Thanks for all your help thus far!
It is natural to have a lot of questions, and your mind can race from thought to thought as each new trading day arrives, and as you try to understand and implement more trading wisdom, etc. I really tried to condense 5-30 years of trading knowledge into the course. So if you are consuming it within a few weeks, it can feel a bit overwhelming. But in my opinion, better faster uncomfortable progress rather than slow progress.
As for the environment of each currency pair is. You can start off with what the global backdrop is, then start to drill down into specific countries. But then you need to start searching for various catalysts and reasons for price movement. Remember that a financial market cannot be pricing in 30 different economic scenarios that exist on the order flow generators or scenario sheets. They usually are only pricing in 1-5 key elements or variables. And you just need to find those key elements to figure out what is going on and use that to structure a trade.
I like to identify the current market moment, then project out the nearest bullish scenario and nearest bearish scenario.

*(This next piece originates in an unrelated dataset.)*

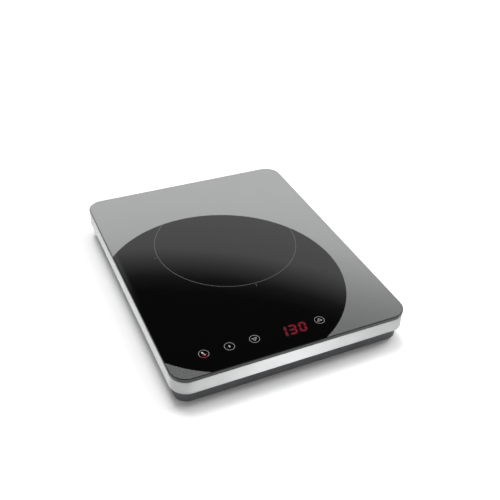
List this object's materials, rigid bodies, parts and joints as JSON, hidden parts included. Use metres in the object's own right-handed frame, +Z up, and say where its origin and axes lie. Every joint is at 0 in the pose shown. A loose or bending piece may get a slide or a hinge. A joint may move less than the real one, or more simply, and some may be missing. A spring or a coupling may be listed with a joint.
{
  "type": "induction hob",
  "caption": "Slim free-standing induction hob: glass top with touch keys and display, satin metal band, dark vented tray on rubber feet, coil, cooling fan and power electronics inside.",
  "frame": {"origin": "centre of the footprint on the table top, under the middle of the casing", "axes": "+X right, +Y to the rear, away from the touch keys, +Z up"},
  "size_m": [0.29, 0.365, 0.044],
  "materials": {
    "glass_top": "gloss black and metallic grey print under glass-ceramic",
    "seal_silicone": "matt",
    "band_metal": "satin",
    "case_plastic": "fine moulded texture",
    "foot_rubber": "matt",
    "screw_steel": "zinc plated",
    "mica": "satin",
    "copper_litz": "enamelled wire",
    "carrier_plastic": "matt",
    "ferrite": "matt ceramic",
    "silicone_cap": "matt",
    "lead_red": "satin",
    "lead_black": "satin",
    "fan_plastic": "satin",
    "motor_winding": "varnished",
    "circuit_board": "solder mask",
    "heatsink_metal": "extruded",
    "component_black": "moulded epoxy",
    "capacitor_case": "potted box",
    "choke_winding": "enamelled wire",
    "transformer_tape": "polyester tape",
    "fuse_glass": "clear",
    "terminal_plastic": "moulded",
    "display_block": "dark red filter",
    "spring_metal": "bright",
    "ribbon_grey": "matt",
    "gland_plastic": "nylon"
  },
  "bodies": {
    "casing": {"glass_plate": "glass_top", "glass_seal": "seal_silicone", "side_frame": "band_metal", "base_tray": "case_plastic", "foot_front_left": "foot_rubber", "foot_front_right": "foot_rubber", "foot_rear_left": "foot_rubber", "foot_rear_right": "foot_rubber", "case_screw_1": "screw_steel", "case_screw_2": "screw_steel", "case_screw_3": "screw_steel", "case_screw_4": "screw_steel", "case_screw_5": "screw_steel", "case_screw_6": "screw_steel", "mica_sheet": "mica", "coil_winding": "copper_litz", "coil_carrier": "carrier_plastic", "ferrite_bar_1": "ferrite", "ferrite_bar_2": "ferrite", "ferrite_bar_3": "ferrite", "ferrite_bar_4": "ferrite", "ferrite_bar_5": "ferrite", "ferrite_bar_6": "ferrite", "pan_sensor": "silicone_cap", "coil_screw_1": "screw_steel", "coil_screw_2": "screw_steel", "coil_screw_3": "screw_steel", "coil_lead_inner": "lead_red", "coil_lead_outer": "lead_red", "fan_frame": "fan_plastic", "fan_stator": "motor_winding", "fan_screw_1": "screw_steel", "fan_screw_2": "screw_steel", "fan_lead": "lead_black", "power_board": "circuit_board", "board_screw_1": "screw_steel", "board_screw_2": "screw_steel", "board_screw_3": "screw_steel", "board_screw_4": "screw_steel", "heatsink": "heatsink_metal", "power_transistor": "component_black", "bridge_rectifier": "component_black", "filter_capacitor": "capacitor_case", "resonant_capacitor": "capacitor_case", "mains_choke": "choke_winding", "supply_transformer": "transformer_tape", "mains_fuse": "fuse_glass", "terminal_block": "terminal_plastic", "control_board": "circuit_board", "display_module": "display_block", "buzzer": "component_black", "touch_spring_1": "spring_metal", "touch_spring_2": "spring_metal", "touch_spring_3": "spring_metal", "touch_spring_4": "spring_metal", "ribbon_cable": "ribbon_grey", "cord_gland": "gland_plastic", "gland_nut": "gland_plastic"},
    "fan": {"fan_rotor": "fan_plastic"}
  },
  "joints": [
    {"name": "fan_spin", "type": "hinge", "parent": "casing", "child": "fan", "pos_m": [-0.072, 0.092, 0.0155], "axis": [0, 0, 1], "continuous": true}
  ]
}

The way I learned my knowledge is by reading the right articles, interpreting them and categorizing the information in the proper way, doing the news impact releases and currency master files. Linking the expectation adjustment and information flow to a volatility move is crucial. That is what stops a lot of academics in their tracks. They have all these fancy theories about the markets, but they do not know how to link it to a price movement and don’t know how to trade.
The way I see it, the world is in a global growth phase. The U.S. is in an expansion phase. So now the market is trying to figure out how strong is growth going to be? Is the U.S. going to grow at 1.5% a year or 3.0% or some other number. There are many markets that are influenced by changes (or perceived changes) in U.S. growth. Individual stocks, S&P, Crude oil, Bonds, the U.S. dollar, etc. Changes in growth can generate order flow in general. But it is also what the changes in growth cause monetary policy to do. The market is trying to figure out when the Fed is going to end the QE program. Are they going to QE for 6 more months? Or 12 more months? Etc. As expectations shift for that, it causes volatility moves in the market.

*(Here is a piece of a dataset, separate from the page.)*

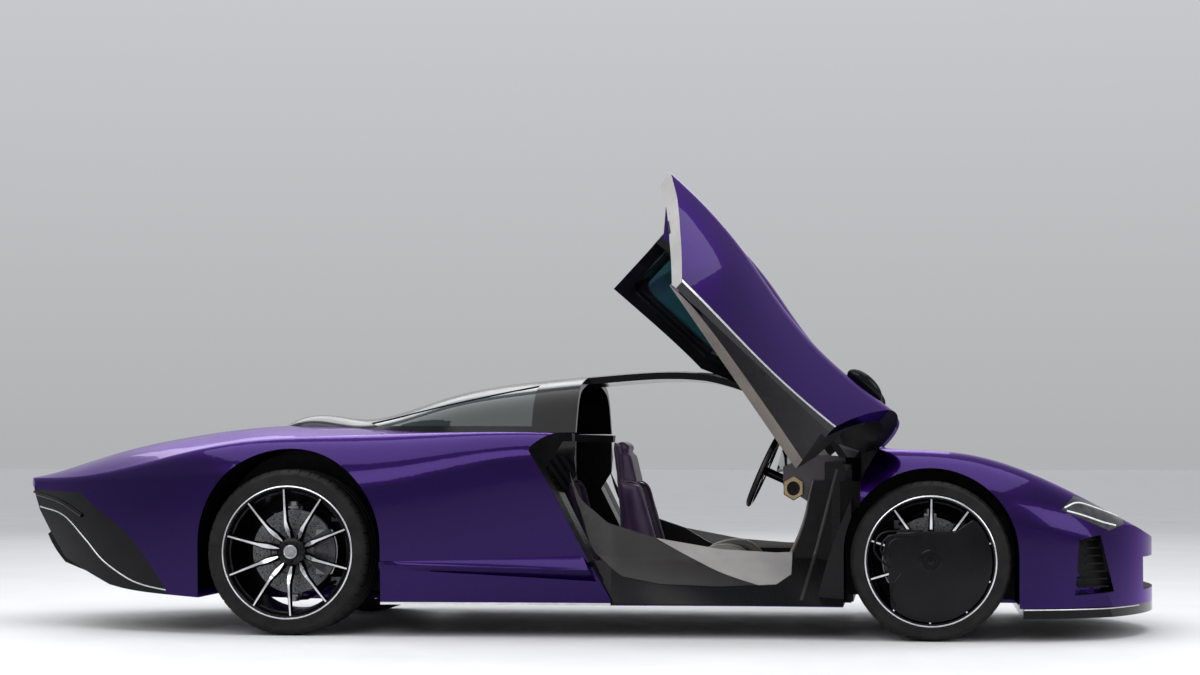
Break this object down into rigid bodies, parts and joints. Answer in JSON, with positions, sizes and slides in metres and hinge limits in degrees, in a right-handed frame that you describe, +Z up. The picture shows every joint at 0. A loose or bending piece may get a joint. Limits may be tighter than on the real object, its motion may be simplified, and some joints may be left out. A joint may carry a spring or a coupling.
{
  "type": "supercar",
  "caption": "Low teardrop-tailed three-seat supercar with central driving seat, doors swung up and outward, covered front wheels and low-profile tyres",
  "frame": {"origin": "on the ground at mid-length of the car, midway between the sides", "axes": "+X forward, +Y to the car's left, +Z up"},
  "size_m": [5.1369, 2.9748, 1.9632],
  "materials": {
    "body_paint": "glossy candy purple paint",
    "gloss_black": "gloss black",
    "carbon": "satin carbon fibre",
    "tinted_glass": "dark green tint",
    "lamp_glass": "clear lamp lens",
    "seat_leather": "dark plum leather",
    "trim_leather": "grey brown leather",
    "tyre": "black rubber",
    "rim_metal": "gloss black with machined edges",
    "disc_ceramic": "ground grey",
    "suspension_metal": "bare forged metal",
    "engine_metal": "cast metal"
  },
  "bodies": {
    "car": {"front_clam": "body_paint", "rear_clam": "body_paint", "rear_canopy": "gloss_black", "roof_frame": "gloss_black", "tub": "carbon", "sill_blades": "gloss_black", "tail_fascia": "gloss_black", "splitter": "carbon", "undertray": "carbon", "windscreen": "tinted_glass", "quarter_glass": "tinted_glass", "headlamps": "lamp_glass", "engine": "engine_metal", "dash": "trim_leather", "driver_seat": "seat_leather", "passenger_seats": "seat_leather", "knuckle_rear_left": "suspension_metal", "knuckle_rear_right": "suspension_metal", "wishbones": "suspension_metal"},
    "door_left": {"door_shell_left": "body_paint", "door_frame_left": "gloss_black", "door_glass_left": "tinted_glass", "door_trim_left": "trim_leather", "camera_pod_left": "gloss_black"},
    "upright_left": {"knuckle_front_left": "suspension_metal", "wheel_cover_left": "carbon"},
    "door_right": {"door_shell_right": "body_paint", "door_frame_right": "gloss_black", "door_glass_right": "tinted_glass", "door_trim_right": "trim_leather", "camera_pod_right": "gloss_black"},
    "upright_right": {"knuckle_front_right": "suspension_metal", "wheel_cover_right": "carbon"},
    "front_lid": {"front_lid": "body_paint"},
    "steering_wheel": {"steering_wheel": "gloss_black"},
    "wheel_front_left": {"tyre_front_left": "tyre", "rim_front_left": "rim_metal", "brake_disc_front_left": "disc_ceramic"},
    "wheel_front_right": {"tyre_front_right": "tyre", "rim_front_right": "rim_metal", "brake_disc_front_right": "disc_ceramic"},
    "wheel_rear_left": {"tyre_rear_left": "tyre", "rim_rear_left": "rim_metal", "brake_disc_rear_left": "disc_ceramic"},
    "wheel_rear_right": {"tyre_rear_right": "tyre", "rim_rear_right": "rim_metal", "brake_disc_rear_right": "disc_ceramic"}
  },
  "joints": [
    {"name": "steer_left", "type": "hinge", "parent": "car", "child": "upright_left", "pos_m": [1.5885, 0.815, 0.332], "axis": [0, 0, 1], "range_deg": [-28, 28]},
    {"name": "steer_right", "type": "hinge", "parent": "car", "child": "upright_right", "pos_m": [1.5885, -0.815, 0.332], "axis": [0, 0, 1], "range_deg": [-28, 28]},
    {"name": "spin_front_left", "type": "hinge", "parent": "upright_left", "child": "wheel_front_left", "pos_m": [1.5885, 0.945, 0.332], "axis": [0, 1, 0], "continuous": true},
    {"name": "spin_front_right", "type": "hinge", "parent": "upright_right", "child": "wheel_front_right", "pos_m": [1.5885, -0.945, 0.332], "axis": [0, 1, 0], "continuous": true},
    {"name": "spin_rear_left", "type": "hinge", "parent": "car", "child": "wheel_rear_left", "pos_m": [-1.1375, 0.945, 0.355], "axis": [0, 1, 0], "continuous": true},
    {"name": "spin_rear_right", "type": "hinge", "parent": "car", "child": "wheel_rear_right", "pos_m": [-1.1375, -0.945, 0.355], "axis": [0, 1, 0], "continuous": true},
    {"name": "door_left", "type": "hinge", "parent": "car", "child": "door_left", "pos_m": [1.25, 0.608, 0.853], "axis": [0.7995, 0.4421, -0.4067], "range_deg": [-76.75, 0]},
    {"name": "door_right", "type": "hinge", "parent": "car", "child": "door_right", "pos_m": [1.25, -0.608, 0.853], "axis": [-0.7995, 0.4421, 0.4067], "range_deg": [-76.75, 0]},
    {"name": "front_lid", "type": "hinge", "parent": "car", "child": "front_lid", "pos_m": [1.6, 0, 0.776], "axis": [0, -1, 0], "range_deg": [0, 50]},
    {"name": "steering_wheel", "type": "hinge", "parent": "car", "child": "steering_wheel", "pos_m": [0.845, 0, 0.7], "axis": [-0.9135, 0, 0.4067], "range_deg": [-350, 350]}
  ],
  "couplings": [
    {"joint": "steer_right", "follows": "steer_left", "ratio": 1},
    {"joint": "steering_wheel", "follows": "steer_left", "ratio": 12.5}
  ]
}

Then you can play out the bearish scenario, for what is U.S. growth decelerates, perhaps due to spending cuts or tax hikes, or some other reason. Then you can play out the impact that would have on monetary policy and the markets.
There are other scenarios and macro catalysts independent or somewhat independent of U.S. growth. For examples, there is the inflation catalyst, but the market is not expecting inflation to skyrocket nor does it expect the inflation rate to drop. But if U.S. growth rises rapidly, then that could cause inflation to go up, which would cause the Fed to end QE faster, raise rates, etc. Or growth falters, then inflation can undershoot, then that can cause the Fed to QE for longer, perhaps increase QE, etc, which would impact the markets.

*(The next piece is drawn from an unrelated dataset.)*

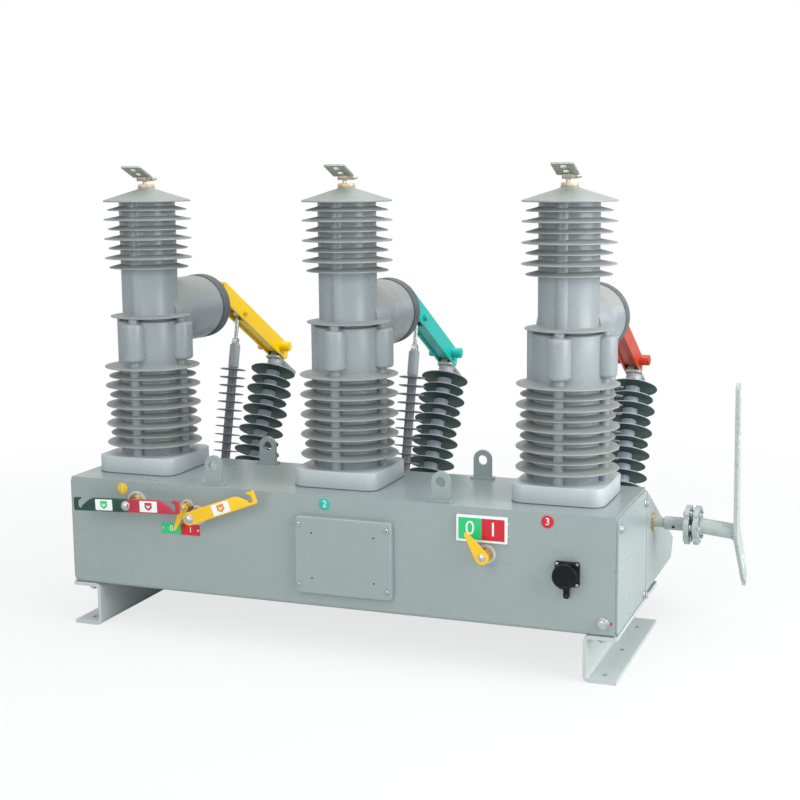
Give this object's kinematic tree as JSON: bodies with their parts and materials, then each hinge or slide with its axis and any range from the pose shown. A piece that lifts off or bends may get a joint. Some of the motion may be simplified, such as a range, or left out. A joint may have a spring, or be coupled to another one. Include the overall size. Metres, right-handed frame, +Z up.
{
  "type": "outdoor vacuum circuit breaker",
  "caption": "Outdoor medium-voltage vacuum circuit breaker: ribbed insulator poles on a steel tank, with hand-operated disconnector blades, posts and pull rods behind.",
  "frame": {"origin": "centre of the rectangle of the four corner foot holes, on the underside of the feet", "axes": "+X along the tank towards the handle, +Y to the back where the disconnector is, +Z up"},
  "size_m": [1.479, 0.9498, 1.0559],
  "materials": {
    "tank_paint": "satin light grey-green paint",
    "foot_paint": "satin light grey paint",
    "pole_resin": "cast silicone rubber, matt grey",
    "post_rubber": "silicone rubber, dark green-grey",
    "rod_rubber": "silicone rubber, purple-grey",
    "ring_rubber": "dark slate rubber",
    "tinned_copper": "tinned, dull",
    "brass": "turned",
    "zinc_steel": "zinc plated",
    "yellow_paint": "gloss yellow",
    "turquoise_paint": "gloss turquoise",
    "red_paint": "gloss orange-red",
    "lever_green_red": "satin, green on the left arm and red on the right",
    "lever_yellow": "satin yellow",
    "sign_enamel": "printed sign plate, green and red",
    "black_plastic": "moulded black plastic"
  },
  "bodies": {
    "frame": {"tank": "tank_paint", "end_covers": "tank_paint", "front_panel": "tank_paint", "foot_left": "foot_paint", "foot_right": "foot_paint", "lifting_lugs": "tank_paint", "hood_roof": "tank_paint", "hood_side_left": "tank_paint", "hood_side_right": "tank_paint", "barrel_rings": "ring_rubber", "terminal_studs": "brass", "shaft_bushings": "brass", "lever_bushes": "brass", "pointer_bushes": "brass", "position_sign": "sign_enamel", "charge_sign": "sign_enamel", "control_socket": "black_plastic", "earthing_bolt": "zinc_steel", "pole_a": "pole_resin", "pole_b": "pole_resin", "pole_c": "pole_resin", "top_terminal_a": "tinned_copper", "top_terminal_b": "tinned_copper", "top_terminal_c": "tinned_copper", "hinge_contact_a": "tinned_copper", "hinge_contact_b": "tinned_copper", "hinge_contact_c": "tinned_copper", "post_a": "post_rubber", "post_b": "post_rubber", "post_c": "post_rubber", "post_fittings_a": "zinc_steel", "post_fittings_b": "zinc_steel", "post_fittings_c": "zinc_steel", "line_terminal_a": "tinned_copper", "line_terminal_b": "tinned_copper", "line_terminal_c": "tinned_copper"},
    "shaft": {"shaft": "zinc_steel", "coupling": "foot_paint", "handle": "foot_paint"},
    "blade_a": {"blade_a": "yellow_paint"},
    "rod_a": {"rod_ends_a": "zinc_steel", "pull_rod_a": "rod_rubber"},
    "blade_b": {"blade_b": "turquoise_paint"},
    "rod_b": {"rod_ends_b": "zinc_steel", "pull_rod_b": "rod_rubber"},
    "blade_c": {"blade_c": "red_paint"},
    "rod_c": {"rod_ends_c": "zinc_steel", "pull_rod_c": "rod_rubber"},
    "trip_lever": {"trip_lever": "lever_green_red"},
    "charging_lever": {"charging_lever": "lever_yellow"},
    "position_pointer": {"position_pointer": "lever_yellow"},
    "charge_pointer": {"charge_pointer": "lever_yellow"}
  },
  "joints": [
    {"name": "shaft_turn", "type": "hinge", "parent": "frame", "child": "shaft", "pos_m": [0, 0.1685, 0.256], "axis": [1, 0, 0], "range_deg": [0, 75]},
    {"name": "blade_turn_a", "type": "hinge", "parent": "frame", "child": "blade_a", "pos_m": [-0.507, 0.2874, 0.731], "axis": [1, 0, 0], "range_deg": [0, 75]},
    {"name": "rod_swing_a", "type": "hinge", "parent": "shaft", "child": "rod_a", "pos_m": [-0.507, 0.28868, 0.19996], "axis": [1, 0, 0], "range_deg": [-75, 0]},
    {"name": "blade_turn_b", "type": "hinge", "parent": "frame", "child": "blade_b", "pos_m": [-0.007, 0.2874, 0.731], "axis": [1, 0, 0], "range_deg": [0, 75]},
    {"name": "rod_swing_b", "type": "hinge", "parent": "shaft", "child": "rod_b", "pos_m": [-0.007, 0.28868, 0.19996], "axis": [1, 0, 0], "range_deg": [-75, 0]},
    {"name": "blade_turn_c", "type": "hinge", "parent": "frame", "child": "blade_c", "pos_m": [0.493, 0.2874, 0.731], "axis": [1, 0, 0], "range_deg": [0, 75]},
    {"name": "rod_swing_c", "type": "hinge", "parent": "shaft", "child": "rod_c", "pos_m": [0.493, 0.28868, 0.19996], "axis": [1, 0, 0], "range_deg": [-75, 0]},
    {"name": "trip_turn", "type": "hinge", "parent": "frame", "child": "trip_lever", "pos_m": [-0.464, -0.2025, 0.304], "axis": [0, 1, 0], "range_deg": [-15, 15]},
    {"name": "charging_turn", "type": "hinge", "parent": "frame", "child": "charging_lever", "pos_m": [-0.311, -0.2025, 0.283], "axis": [0, 1, 0], "range_deg": [0, 50]},
    {"name": "position_turn", "type": "hinge", "parent": "frame", "child": "position_pointer", "pos_m": [0.3635, -0.2025, 0.252], "axis": [0, 1, 0], "range_deg": [0, 72]},
    {"name": "charge_turn", "type": "hinge", "parent": "frame", "child": "charge_pointer", "pos_m": [-0.335, -0.2025, 0.302], "axis": [0, 1, 0], "range_deg": [-35, 0]}
  ],
  "couplings": [
    {"joint": "blade_turn_a", "follows": "shaft_turn", "ratio": 1},
    {"joint": "rod_swing_a", "follows": "shaft_turn", "ratio": -1},
    {"joint": "blade_turn_b", "follows": "shaft_turn", "ratio": 1},
    {"joint": "rod_swing_b", "follows": "shaft_turn", "ratio": -1},
    {"joint": "blade_turn_c", "follows": "shaft_turn", "ratio": 1},
    {"joint": "rod_swing_c", "follows": "shaft_turn", "ratio": -1}
  ]
}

Now you may ask, how do you know what the market is pricing in and what the expectations are of the current moment, etc. Well, that is where the daily interpretation of information flow and news impact releases and sensitivity analysis comes into play. I can see the changes in US growth and if they are affecting the markets by seeing how the various markets react to the GDP, unemployment claims, NFP, retail sales, ISM numbers, etc.
You can perform similar analysis to other countries such as the UK, Australia, Japan, etc. You can figure out where they are in the cycle and what policies they are currently implementing, and what new policies or changes they can make.
For example in Japan, they had a strong JPY for many years and were in deflation for years, but in November of last year, the new Prime Minister was coming in and had enough of it, and thought the strong JPY was causing Japan growth to be held back, so he pushed for more QE, higher inflation target, etc, which all caused the JPY to weaken. If any central bank engages in more QE, or if they adopt a higher inflation target, that will tend to cause the currency to weaken.
Then the QE had an effect in other markets, not just currencies. The Nikkei index staged a huge rally as it benefited from JPY weakness, but also the improvement in global growth after the fiscal cliff compromise and debt ceiling uncertainty.
Also there were a lot of macro sellers with limit orders and market orders capping the S&P topside in the final months of last year. Once the fiscal cliff compromise happened and perceived progress in debt ceiling happened, those macro sellers were removed and they turned into macro buyers to push the equity markets higher. It is the liquidity model and battle of scenarios at work.
I am a big fan of working hard. But a lot of people just work hard all their lives and grow old. You have to work hard, but just working hard is not enough. There are people working really hard, who are still going to be making the same money 20 years from now. In order to make more money, you need to work smart, improve your skills, improve your discipline, know where the opportunities are.
I assure you 95% of the world doesn’t do anything to help themselves have a better life. They don’t want to work past 40 hours a week. They don’t want to read a book. They don’t want to develop new skills. They don’t want to do anything to help themselves. The majority of people still think the markets are a conspiracy. That there is a conspiracy out there to keep them poor, broke or in the middle class.
That is when I figured out that if I just put in the effort, with the right information and strategies and habits of course, then the results will come. I didn’t have the right habits and strategies and mindset when I first started. But now I certainly do. And they can last the rest of your life.